Ok, this one should work:
SELECT bids1.id
FROM bids AS bids1 LEFT JOIN
bids AS bids2 ON bids1.created < bids2.created
AND bids1.AuctionId = bids2.AuctionId
GROUP BY bids1.auctionId, bids1.created
HAVING COUNT(bids2.created) < 9
So, like before, left join bids with itself so we can compare each bid with all the others. Then, group it first by auction (we want the last ten bids per auction) and then by created. Because the left join pairs each bid with all previous bids, we can then count the number of bids2.created per group, which will give us the number of bids occurring before that bid. If this count is < 9 (because the first will have count == 0, it is zero indexed) it is one of the ten most recent bids, and we want to select it.

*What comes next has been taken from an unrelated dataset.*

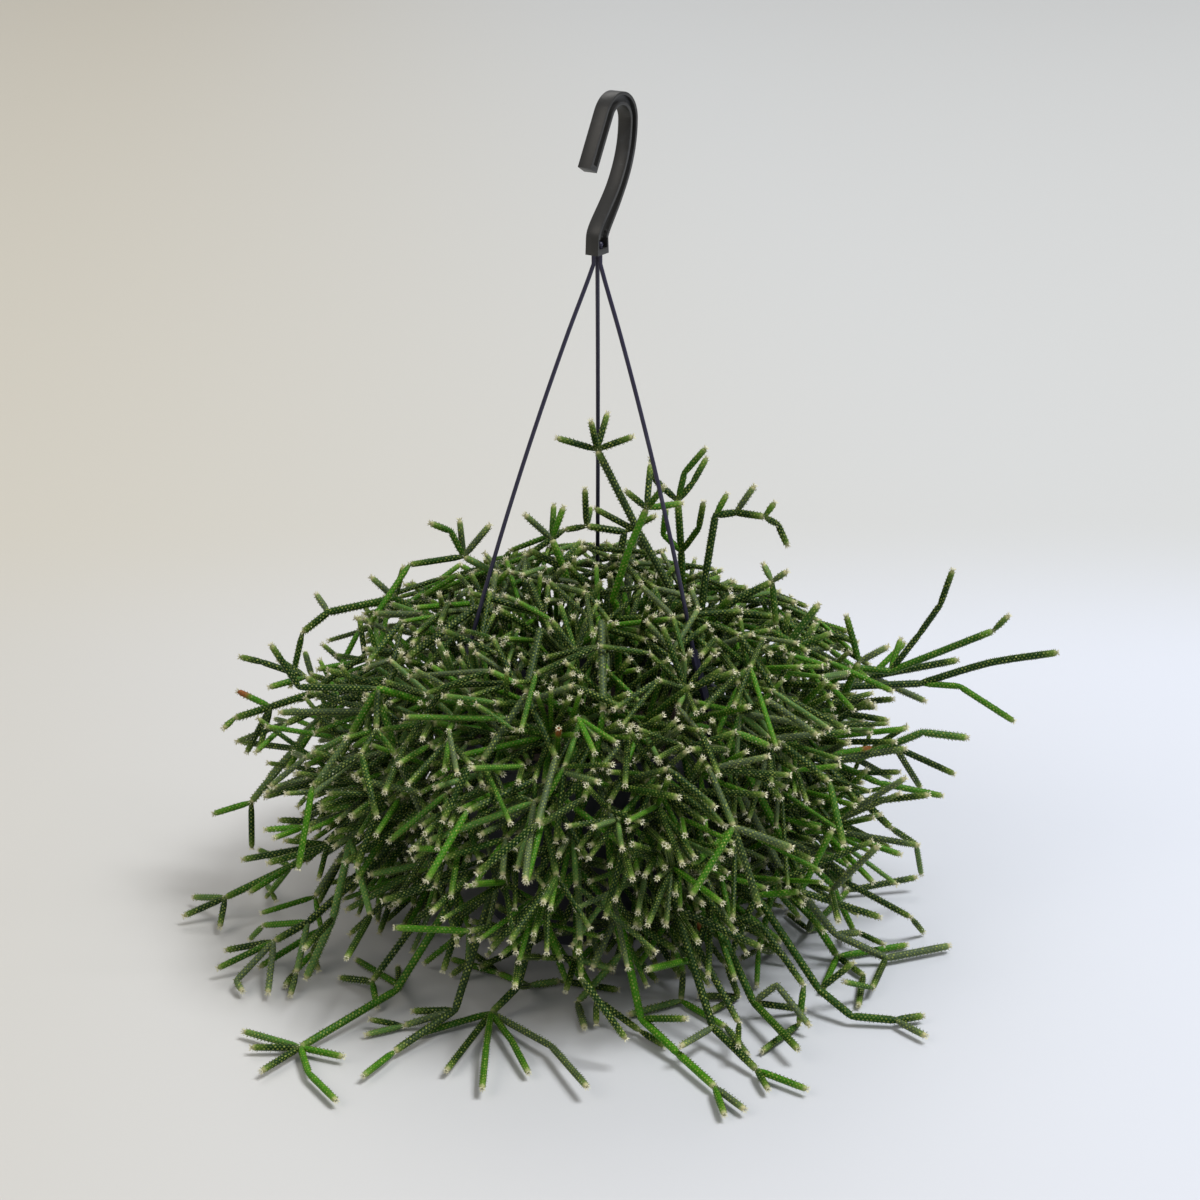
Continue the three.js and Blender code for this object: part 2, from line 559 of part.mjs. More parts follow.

To select last 10 bids for a given auction, just create a normalized bids table (1 record per bid) and issue this query:
SELECT bids.id
FROM bids
WHERE auction = ?
ORDER BY
bids.created DESC
LIMIT 10
To select last 10 bids per multiple auctions, use this:
SELECT bo.*
FROM (
SELECT a.id,
COALESCE(
(
SELECT bi.created
FROM bids bi
WHERE bi.auction = a.id
ORDER BY
bi.auction DESC, bi.created DESC, bi.id DESC
LIMIT 1 OFFSET 9
), '01.01.1900'
) AS mcreated
COALESCE(
(
SELECT bi.id
FROM bids bi
WHERE bi.auction = a.id
ORDER BY
bi.auction DESC, bi.created DESC, bi.id DESC
LIMIT 1 OFFSET 9
), 0)
AS mid
FROM auctions a
) q
JOIN bids bo
ON bo.auction >= q.auction
AND bo.auction <= q.auction
AND (bo.created, bo.id) >= (q.mcreated, q.mid)
Create a composite index on bids (auction, created, id) for this to work fast.